* **TASK STATEMENT**
Transcribe, word for word, the line containing "depsgraph = bpy.context.evaluated_depsgraph_get()" and each line following it through the end of the listing below. Omit all other lines.

==== GIVEN MATERIAL ====

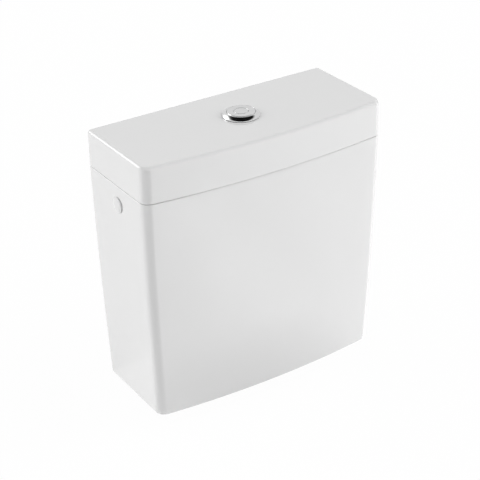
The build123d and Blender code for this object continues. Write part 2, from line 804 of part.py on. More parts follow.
with BuildPart() as half_float:
    half_float_bottom = lower_eye_top + fit_gap
    half_float_height = half_float_share * (upper_eye_bottom - lower_eye_top)
    rod_bore = pull_rod_radius + fit_gap
    with BuildSketch(Plane.XY.offset(half_float_bottom)) as shell:
        with Locations((lift_x, 0)):
            RectangleRounded(half_float_length, half_float_width, half_float_round)
            Circle(rod_bore, mode=Mode.SUBTRACT)
    extrude(shell.sketch, amount=half_float_height)
    with BuildSketch(Plane.XY.offset(half_float_bottom)) as hollow:
        with Locations((lift_x, 0)):
            RectangleRounded(half_float_length - 2 * half_float_wall,
                             half_float_width - 2 * half_float_wall, half_float_round - half_float_wall)
            Circle(rod_bore + half_float_wall, mode=Mode.SUBTRACT)
    extrude(hollow.sketch, amount=half_float_height - half_float_wall, mode=Mode.SUBTRACT)
half_float.part.label = "half_flush_float"
export_step(half_float.part, "parts/half_flush_float.step")

# Fill valve: threaded shank through the right side, clamped by its nut
right_boss = middle_x + side_boss
collar_seat = right_boss - inner_washer
barrel_right = collar_seat - collar_flange
right_seat = middle_x + side_seat
nut_start = right_seat + outer_washer
nut_end = nut_start + inlet_nut_height
with BuildPart() as shank:
    cross_disc(barrel_right - nozzle_length, barrel_right, nozzle_radius, inlet_bore, inlet_axis)
    cross_disc(barrel_right, collar_seat, collar_flange_radius, inlet_bore, inlet_axis)
    cross_disc(collar_seat, nut_end, shank_radius, inlet_bore, inlet_axis)
    cross_disc(nut_end, nut_end + inlet_thread_length, thread_radius, inlet_bore, inlet_axis)
shank.part.label = "inlet_shank"
export_step(shank.part, "parts/inlet_shank.step")

with BuildPart() as inner_ring:
    cross_disc(collar_seat, right_boss, collar_flange_radius, shank_radius + slip, inlet_axis)
inner_ring.part.label = "inlet_inner_washer"
export_step(inner_ring.part, "parts/inlet_inner_washer.step")

with BuildPart() as outer_ring:
    cross_disc(right_seat, nut_start, outer_washer_radius, shank_radius + slip, inlet_axis)
outer_ring.part.label = "inlet_outer_washer"
export_step(outer_ring.part, "parts/inlet_outer_washer.step")

with BuildPart() as inlet_nut:
    with BuildSketch(Plane.YZ.offset(nut_start)) as hexagon:
        with Locations(inlet_axis):
            RegularPolygon(inlet_nut_width / 2, 6, major_radius=False)
            Circle(thread_radius + thread_gap, mode=Mode.SUBTRACT)
    extrude(hexagon.sketch, amount=inlet_nut_height)
inlet_nut.part.label = "inlet_backnut"
export_step(inlet_nut.part, "parts/inlet_backnut.step")

# Valve body: barrel, head and spout, whose tube hangs clear of the collar and of the side wall
silencer_bottom = floor_top + silencer_above_floor
silencer_radius = spout_radius + slip + silencer_wall
half_at_silencer = curved(cistern_width, base_width, width_curve_share, silencer_bottom) / 2
wall_limit = middle_x + half_at_silencer - wall - silencer_side_gap - silencer_radius
spout_x = min(wall_limit, barrel_right - spout_from_collar)
column_x = spout_x - silencer_radius - inlet_float_side_gap - inlet_float_radius
barrel_left = column_x - column_from_end
head_x = barrel_left + head_from_end
head_top = inlet_z + head_height
spout_bottom = inlet_z - spout_length
with BuildPart() as valve_body:
    cross_disc(barrel_left, barrel_right, barrel_radius, 0.0, inlet_axis)
    disc(inlet_z, head_top, head_radius, centre=(head_x, inlet_y))
    disc(spout_bottom, inlet_z, spout_radius, centre=(spout_x, inlet_y))
    cross_disc(head_x - bore_past_head, barrel_right, barrel_bore, 0.0, inlet_axis,
               mode=Mode.SUBTRACT)
    disc(spout_bottom, inlet_z, inlet_bore, centre=(spout_x, inlet_y), mode=Mode.SUBTRACT)
    disc(inlet_z, head_top, inlet_bore, centre=(head_x, inlet_y), mode=Mode.SUBTRACT)
valve_body.part.label = "fill_valve_body"
export_step(valve_body.part, "parts/fill_valve_body.step")

# Column that the float slides on, with a ring that grips the body's end
column_bottom = inlet_z - barrel_radius - column_length
with BuildPart() as column:
    ring_bore = barrel_radius + thread_gap
    cross_disc(column_x - column_ring_width / 2, column_x + column_ring_width / 2,
               ring_bore + column_ring_wall, ring_bore, inlet_axis)
    disc(column_bottom, inlet_z - ring_bore, column_radius, centre=(column_x, inlet_y))
    disc(column_bottom, column_bottom + column_foot, column_foot_radius, centre=(column_x, inlet_y))
column.part.label = "float_column"
export_step(column.part, "parts/float_column.step")

# Diaphragm, cap and the lever that closes the pilot hole
cap_plate = head_top + diaphragm_thickness
cap_top = cap_plate + cap_thickness
float_axis_z = cap_top + float_axis_above_cap
float_axis_x = head_x - float_axis_from_head
with BuildPart() as diaphragm:
    disc(head_top, cap_plate, head_radius, centre=(head_x, inlet_y))
diaphragm.part.label = "fill_diaphragm"
export_step(diaphragm.part, "parts/fill_diaphragm.step")

with BuildPart() as cap:
    disc(cap_plate - cap_skirt, cap_plate, cap_radius, head_radius + slip, (head_x, inlet_y))
    disc(cap_plate, cap_top, cap_radius, pilot_hole_radius, (head_x, inlet_y))
    ear_gap = float_lever_width / 2 + lever_side_gap
    for y in (inlet_y - ear_gap - ear_thickness, inlet_y + ear_gap):
        block((float_axis_x - ear_length / 2, y, cap_plate),
              (float_axis_x + ear_length / 2, y + ear_thickness, float_axis_z + ear_above_axis))
    deep_disc(inlet_y - cap_radius, inlet_y + cap_radius, float_pin_radius + pin_gap, 0.0,
              (float_axis_x, float_axis_z), mode=Mode.SUBTRACT)
cap.part.label = "fill_valve_cap"
export_step(cap.part, "parts/fill_valve_cap.step")

with BuildPart() as float_pin:
    ear_reach = ear_gap + ear_thickness
    deep_disc(inlet_y - ear_reach, inlet_y + ear_reach, float_pin_radius, 0.0,
              (float_axis_x, float_axis_z))
float_pin.part.label = "float_lever_pin"
export_step(float_pin.part, "parts/float_lever_pin.step")

float_rod_x = float_axis_x - float_lever_arm
with BuildPart() as float_lever:
    lever_end = float_axis_x + pilot_arm + pilot_pad_radius
    with BuildSketch(Plane.XZ.offset(-inlet_y - float_lever_width / 2)) as float_lever_side:
        with Locations((float_rod_x, float_axis_z)):
            Circle(float_lever_half_thickness)
        with Locations(((float_rod_x + lever_end) / 2, float_axis_z)):
            Rectangle(lever_end - float_rod_x, 2 * float_lever_half_thickness)
        with Locations((float_axis_x, float_axis_z)):
            Circle(float_lever_hub)
            Circle(float_pin_radius + pin_gap, mode=Mode.SUBTRACT)
    extrude(float_lever_side.sketch, amount=float_lever_width)
    pad_bottom = float_axis_z - float_lever_half_thickness - pilot_pad_height
    disc(pad_bottom, float_axis_z - float_lever_half_thickness, pilot_pad_radius,
         centre=(float_axis_x + pilot_arm, inlet_y))
float_lever.part.label = "float_lever"
export_step(float_lever.part, "parts/float_lever.step")

# Float that slides on the column, and the rod that lifts the lever
inlet_float_bottom = column_bottom + column_foot + fit_gap
inlet_float_top = inlet_float_bottom + inlet_float_height
float_rod_top = float_axis_z - float_lever_half_thickness - fit_gap
with BuildPart() as inlet_float:
    float_sleeve = column_radius + fit_gap + inlet_float_wall
    disc(inlet_float_bottom, inlet_float_top, inlet_float_radius, column_radius + fit_gap,
         (column_x, inlet_y))
    disc(inlet_float_bottom, inlet_float_top - inlet_float_wall, inlet_float_radius - inlet_float_wall,
         float_sleeve, (column_x, inlet_y), mode=Mode.SUBTRACT)
    disc(inlet_float_bottom, inlet_float_top, float_rod_radius + thread_gap,
         centre=(float_rod_x, inlet_y), mode=Mode.SUBTRACT)
inlet_float.part.label = "inlet_float"
export_step(inlet_float.part, "parts/inlet_float.step")

with BuildPart() as float_rod:
    disc(inlet_float_top - inlet_float_wall - float_rod_nut_height, float_rod_top, float_rod_radius,
         centre=(float_rod_x, inlet_y))
    fillet(float_rod.faces().sort_by(Axis.Z)[-1].edges(), radius=float_rod_round)
float_rod.part.label = "float_rod"
export_step(float_rod.part, "parts/float_rod.step")

with BuildPart() as float_rod_nut:
    disc(inlet_float_top, inlet_float_top + float_rod_nut_height, float_rod_nut_radius,
         float_rod_radius + thread_gap, (float_rod_x, inlet_y))
float_rod_nut.part.label = "float_rod_nut"
export_step(float_rod_nut.part, "parts/float_rod_nut.step")

with BuildPart() as silencer:
    disc(silencer_bottom, spout_bottom + silencer_overlap, silencer_radius, spout_radius + slip,
         (spout_x, inlet_y))
silencer.part.label = "silencer_tube"
export_step(silencer.part, "parts/silencer_tube.step")

# Blanking plug in the left side
left_seat = middle_x - side_seat
left_boss = middle_x - side_boss
plug_face = left_seat - plug_washer
plug_shank_end = left_boss + plug_nut_height + plug_end
with BuildPart() as plug:
    with BuildSketch(Plane(origin=(0, inlet_y, 0), x_dir=(1, 0, 0), z_dir=(0, -1, 0))) as dome:
        with BuildLine():
            crown = (plug_face - plug_head_height, inlet_z)
            edge = (plug_face - plug_head_edge, inlet_z + plug_head_radius)
            TangentArc(crown, edge, tangent=(0, 1))
            Polyline(edge, (plug_face, inlet_z + plug_head_radius), (plug_face, inlet_z), crown)
        make_face()
    revolve(dome.sketch, axis=Axis((0, inlet_y, inlet_z), (1, 0, 0)))
    cross_disc(plug_face, plug_shank_end, shank_radius, shank_radius - plug_shank_wall, inlet_axis)
plug.part.label = "side_plug"
export_step(plug.part, "parts/side_plug.step")

with BuildPart() as plug_ring:
    cross_disc(plug_face, left_seat, plug_head_radius - plug_washer_inset, shank_radius + slip,
               inlet_axis)
plug_ring.part.label = "side_plug_washer"
export_step(plug_ring.part, "parts/side_plug_washer.step")

with BuildPart() as plug_nut:
    with BuildSketch(Plane.YZ.offset(left_boss)) as octagon:
        with Locations(inlet_axis):
            RegularPolygon(plug_nut_radius, plug_nut_sides)
            Circle(shank_radius + thread_gap, mode=Mode.SUBTRACT)
    extrude(octagon.sketch, amount=plug_nut_height)
plug_nut.part.label = "side_plug_nut"
export_step(plug_nut.part, "parts/side_plug_nut.step")

# Coupling bolts, one each side of the outlet
cone_top = floor_top + cone_washer_height
head_bottom = cone_top + steel_washer_thickness
wing_nut_top = base_recess - outer_rubber_thickness - steel_washer_thickness
wing_nut_bottom = wing_nut_top - wing_nut_height
bolt_tip = pan_seal_bottom + bolt_tip_above_seal_face
bolt_bore = bolt_radius + slip
bolt_places = ((-bolt_offset, 0), (bolt_offset, 0))

with BuildPart() as bolts:
    for place in bolt_places:
        disc(wing_nut_bottom, head_bottom, bolt_shank_radius, centre=place)
        disc(bolt_tip, wing_nut_bottom, bolt_radius, centre=place)
        with BuildSketch(Plane.XY.offset(head_bottom)) as bolt_head:
            with Locations(place):
                RegularPolygon(bolt_head_width / 2, 6, major_radius=False)
        extrude(bolt_head.sketch, amount=bolt_head_height)
bolts.part.label = "coupling_bolts"
export_step(bolts.part, "parts/coupling_bolts.step")

with BuildPart() as cone_washers:
    for place in bolt_places:
        disc(floor_top - cone_spigot_length, floor_top, bolt_hole_radius - fit_gap, centre=place)
        disc(floor_top, floor_top + cone_washer_flange, cone_washer_radius, centre=place)
        cone_bottom = floor_top + cone_washer_flange
        with Locations((place[0], place[1], cone_bottom)):
            Cone(cone_washer_radius, cone_washer_top_radius, cone_top - cone_bottom,
                 align=(Align.CENTER, Align.CENTER, Align.MIN))
        disc(floor_top - cone_spigot_length, cone_top, bolt_bore, centre=place, mode=Mode.SUBTRACT)
cone_washers.part.label = "bolt_cone_washers"
export_step(cone_washers.part, "parts/bolt_cone_washers.step")

with BuildPart() as head_washers:
    for place in bolt_places:
        disc(cone_top, head_bottom, steel_washer_radius, bolt_bore, place)
head_washers.part.label = "bolt_head_washers"
export_step(head_washers.part, "parts/bolt_head_washers.step")

with BuildPart() as rubber_washers:
    for place in bolt_places:
        disc(base_recess - outer_rubber_thickness, base_recess, outer_rubber_radius, bolt_bore, place)
rubber_washers.part.label = "bolt_rubber_washers"
export_step(rubber_washers.part, "parts/bolt_rubber_washers.step")

with BuildPart() as plate_washers:
    for place in bolt_places:
        disc(wing_nut_top, base_recess - outer_rubber_thickness, plate_washer_radius, bolt_bore, place)
plate_washers.part.label = "bolt_plate_washers"
export_step(plate_washers.part, "parts/bolt_plate_washers.step")

with BuildPart() as wing_nuts:
    for place in bolt_places:
        disc(wing_nut_bottom, wing_nut_top, wing_hub_radius, centre=place)
        block((place[0] - wing_span / 2, -wing_thickness / 2, wing_nut_bottom),
              (place[0] + wing_span / 2, wing_thickness / 2, wing_nut_bottom + wing_height))
        disc(wing_nut_bottom, wing_nut_top, bolt_bore, centre=place, mode=Mode.SUBTRACT)
wing_nuts.part.label = "wing_nuts"
export_step(wing_nuts.part, "parts/wing_nuts.step")
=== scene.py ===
import json
import math

import bmesh
import bpy
from mathutils import Matrix, Vector


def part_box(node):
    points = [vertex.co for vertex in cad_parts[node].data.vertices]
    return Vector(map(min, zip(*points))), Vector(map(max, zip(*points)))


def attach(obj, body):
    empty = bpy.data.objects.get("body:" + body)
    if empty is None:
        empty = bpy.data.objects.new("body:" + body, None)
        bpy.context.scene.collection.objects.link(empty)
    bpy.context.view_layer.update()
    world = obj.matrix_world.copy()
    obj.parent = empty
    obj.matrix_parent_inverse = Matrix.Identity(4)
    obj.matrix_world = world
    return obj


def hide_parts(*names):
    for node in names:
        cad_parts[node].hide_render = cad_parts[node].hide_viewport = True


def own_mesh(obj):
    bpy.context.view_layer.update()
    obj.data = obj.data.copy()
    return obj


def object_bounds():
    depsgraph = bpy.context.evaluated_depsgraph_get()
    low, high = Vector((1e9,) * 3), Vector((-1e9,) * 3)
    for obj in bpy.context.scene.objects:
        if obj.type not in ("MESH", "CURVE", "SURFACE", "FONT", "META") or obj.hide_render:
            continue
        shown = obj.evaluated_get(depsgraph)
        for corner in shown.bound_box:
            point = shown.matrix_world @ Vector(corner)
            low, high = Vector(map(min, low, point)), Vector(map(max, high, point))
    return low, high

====

* **RESPONSE TO THE EXERCISE**
    depsgraph = bpy.context.evaluated_depsgraph_get()
    low, high = Vector((1e9,) * 3), Vector((-1e9,) * 3)
    for obj in bpy.context.scene.objects:
        if obj.type not in ("MESH", "CURVE", "SURFACE", "FONT", "META") or obj.hide_render:
            continue
        shown = obj.evaluated_get(depsgraph)
        for corner in shown.bound_box:
            point = shown.matrix_world @ Vector(corner)
            low, high = Vector(map(min, low, point)), Vector(map(max, high, point))
    return low, high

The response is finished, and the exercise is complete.